Meet 13 California Designers Reimagining Textile Creation

Photographed by Paige Green

Group photo of designers who participated in the Spring 2024 Borrowed from the Soil Design Exhibition

Designers have a unique opportunity in our textile systems to turn natural materials grown on our regional landscapes into beautiful, long-lasting goods that serve our communities. In March 2023, Fibershed invited designers in Northern and Central California to join our ‘Borrowed from the Soil’ Design Challenge. Over the last 12 months, we have been inspired by the 30 designers in our region who explored how their design choices can embrace longevity, compostability, and respect for the soil while using local natural fibers grown on Climate Beneficial™ farms and ranches.

Below, we’re highlighting the 13 designers who participated in the spring 2024 Borrowed from the Soil Design Exhibition, February 29 – March 4 in Point Reyes Station, California.

Continue reading to meet the designers and explore their work. Plus, if you missed it, read the highlights from the fall 2023 Design Exhibition here.

Photo of Alexandria Vasquez

Alexandria Vasquez, San Rafael 

Alexandria Vasquez is developing a socio-emotional framework for designing clothing.
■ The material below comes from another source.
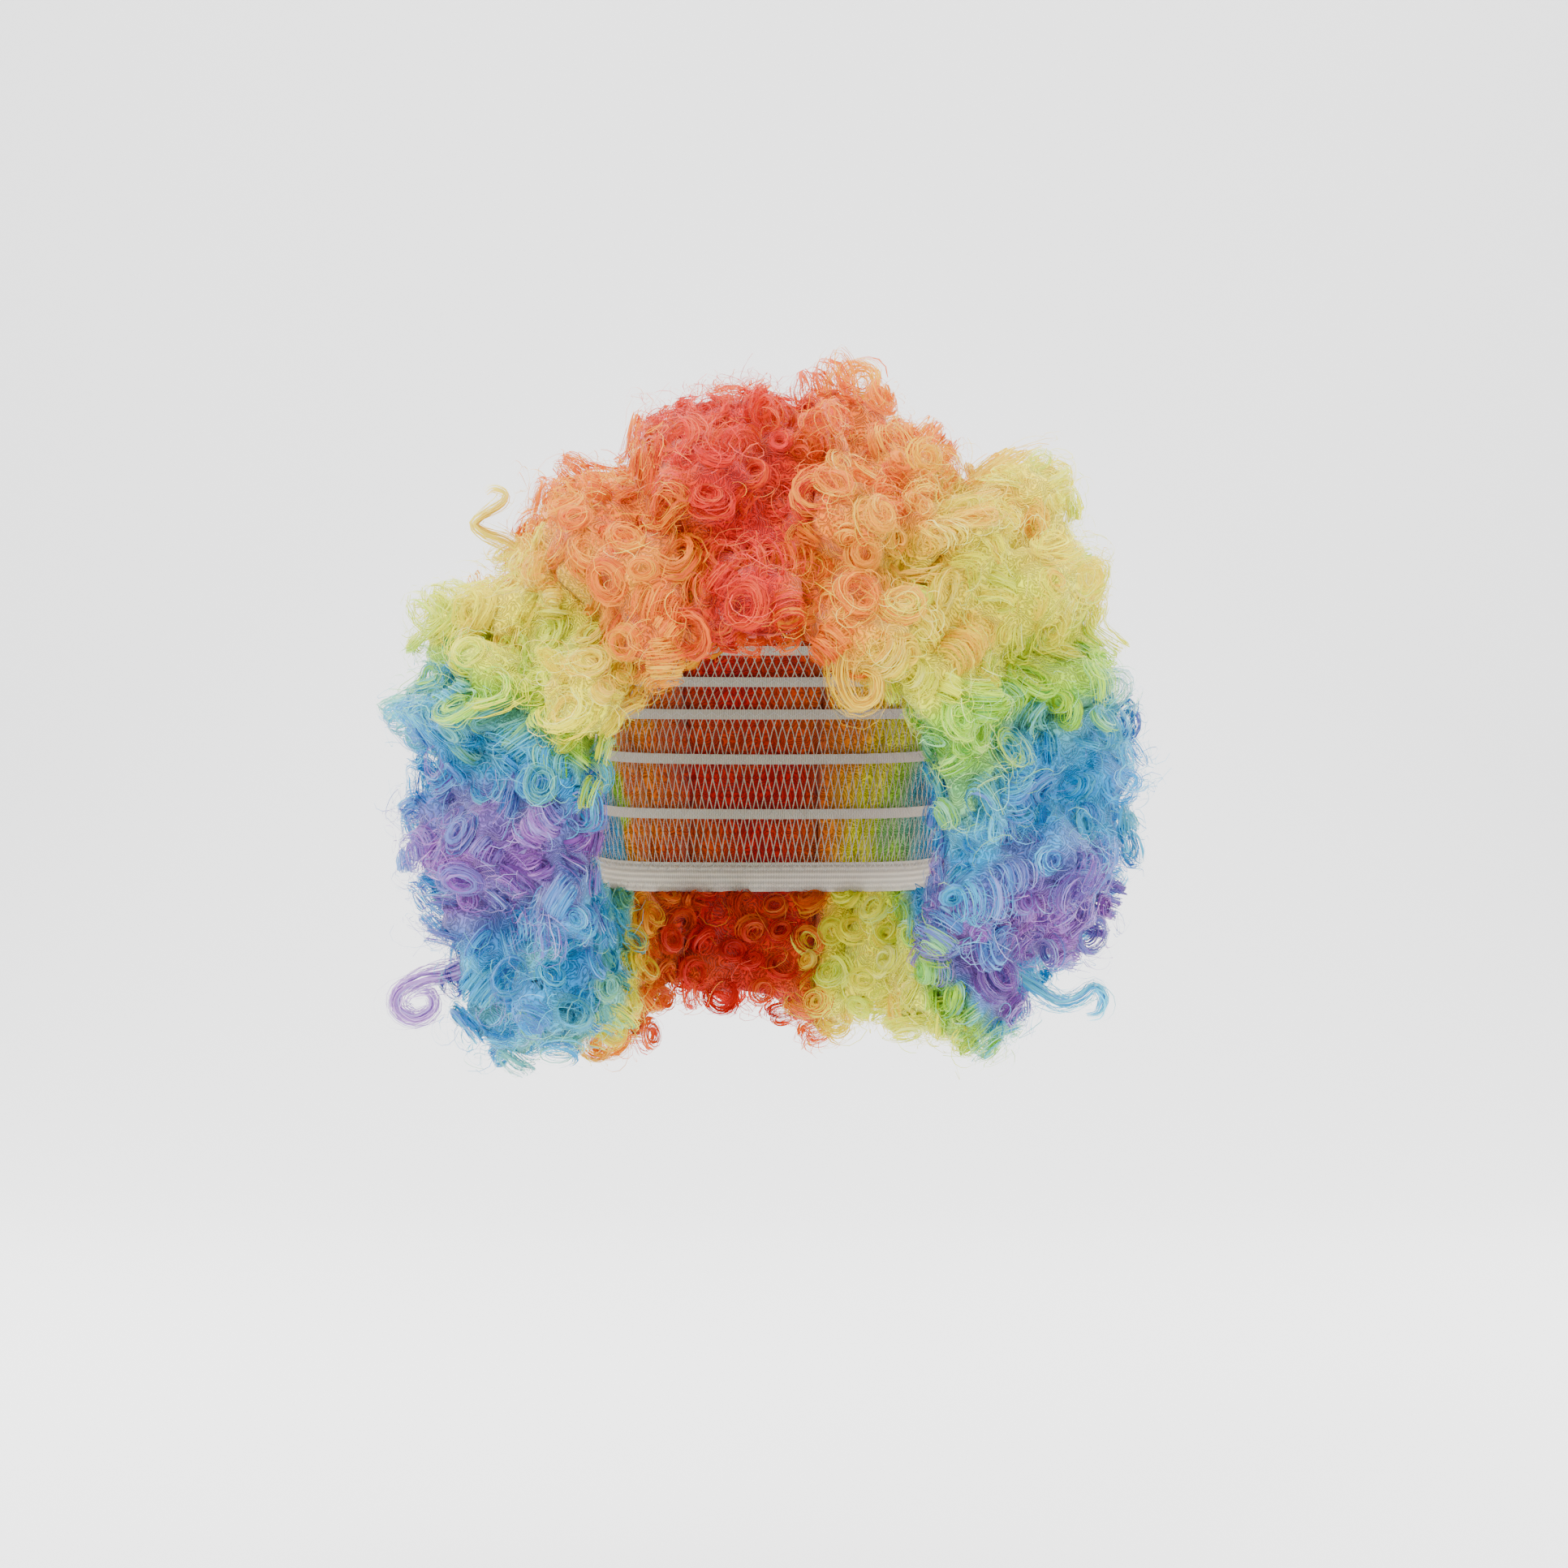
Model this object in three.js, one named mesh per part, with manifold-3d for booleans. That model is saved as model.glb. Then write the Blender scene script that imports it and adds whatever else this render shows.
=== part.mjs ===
// A round curly wig in rainbow colours, on a stretch cap with an elastic hem.
// Millimetres, +Z up. The wearer faces -Y, so the wearer's left is +X.
// The origin is the inside of the crown, where the cap sits on the head.
import * as THREE from "three";
import { mergeVertices } from "three/addons/utils/BufferGeometryUtils.js";
import Module from "manifold-3d";

const wasm = await Module();
wasm.setup();

// Head hollow, an egg that is widest one crownRise below the crown
const headBreadth = 154;
const headLength = 196;
const crownRise = 95;
const jawDrop = 160;
const neckBreadth = 122;
const neckLength = 132;
const neckSetback = 12; // the neck's axis lies this far behind the head's
const headColumns = 18;
const headRows = 10;
const neckSides = 8;

// Cap and its elastic hem
const capWall = 1.5;
const bandWidth = 12;
const bandInset = 0.8; // how far the hem stands into the hollow
const rimDepth = 165; // from the crown down to the rim at the nape
const clearance = 0.3; // between pieces that touch

// Face opening in the hair, an arch seen from the front
const windowHalfWidth = 69;
const windowHalfFoot = 60; // half width at the bottom of the hair
const windowTop = 56; // below the crown
const windowArch = 58; // height of the arch
const windowWaist = 165; // below the crown, where the sides start to close
const windowBack = 20; // the opening starts this far in front of the head's axis

// Hair: reaches are measured from a centre inside the head
const hairDrop = 100; // hair centre below the crown
const hairSetback = 10; // and behind the head's axis
const frontReach = 152; // unit of the outline seen from the front
const sideReach = 152; // unit of the outline seen from the side
const lockRadius = 24;
const lockPitch = 53;
const hairlinePitch = 41;
const lockJitter = 2; // a lock may stand this much further out or in than the outline
const lockSides = 6;
const coatDepth = 15; // from the locks' tops down to the dense hair under them
const coatColumns = 18;
const coatRows = 9;
const coneSides = 14;
const farAway = 240; // a length outside the wig in every direction

// The rim seen from the side, front to back: along is a share of half the head's
// length, drop is a share of rimDepth.
const rimRows = [
  { along: -1.25, drop: 0.3 },
  { along: -0.82, drop: 0.315 },
  { along: -0.58, drop: 0.51 },
  { along: -0.36, drop: 0.75 },
  { along: -0.05, drop: 0.9 },
  { along: 0.45, drop: 0.965 },
  { along: 1.25, drop: 1.0 },
];

// The hair's outline seen from the front, every 15 degrees from +X over the top.
const frontRows = [
  1.0, 0.97, 1.03, 1.07, 0.98, 1.03, 0.975, 0.97, 0.915, 0.945, 0.925, 0.985,
  0.955, 1.0, 1.05, 1.11, 0.99, 0.875, 0.885, 0.915, 0.98, 1.02, 1.025, 1.015,
];

// The hair's outline seen from the side, every 30 degrees from -Y over the top.
const sideRows = [
  0.72, 0.93, 1.03, 0.975, 1.0, 1.03, 1.03, 1.02, 0.98, 0.885, 0.8, 0.72,
];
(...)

Her goal is to add longevity to the human wardrobe, starting with the design process, and supported by textiles that honor our bodies, planet, and labor. She earned her Ph.D. in sociology and started her clothing research and design studio, Herderin, in 2018 after experimenting with clothing and interiors designed for the nervous system. She is currently working on an essay, “Nature/Self: The Self, Climate Change, and Empathic Design,” which applies sociological theory to the design process.

  • Technical Design Focus Areas: Compostability and longevity 
  • Keep up with Herderin on Instagram and online


Photo of Allison Reilly

Allison Reilly, Point Reyes Station

Allison Reilly is a textile and clothing designer and shepherd currently living and working in West Marin. She has a BA in Fashion Design with Knitwear from Central Saint Martins in London and has worked with different types of sheep operations, including contract grazing, dairy, and fiber. She is currently the animal manager at Black Mountain Ranch, raising Jacob and Churro sheep as well as Huacaya and Suri alpacas. At the heart of Allison’s work is a continuous theme of allowing the process to inform the finished product. She follows the thread backward by developing a deep relationship with every step; from raising sheep and shearing them, to hand processing raw wool and spinning the yarn, to knitting and weaving the fabrics that form the final garment. In this way, she honors all of the shepherds, shearers, millers, and fiber artisans who have come before her as masters and stewards of their craft. Historical and utilitarian references inform her design sense and reflect a love for beautifully crafted yet functional wardrobe staples meant to be used daily, repaired, and loved.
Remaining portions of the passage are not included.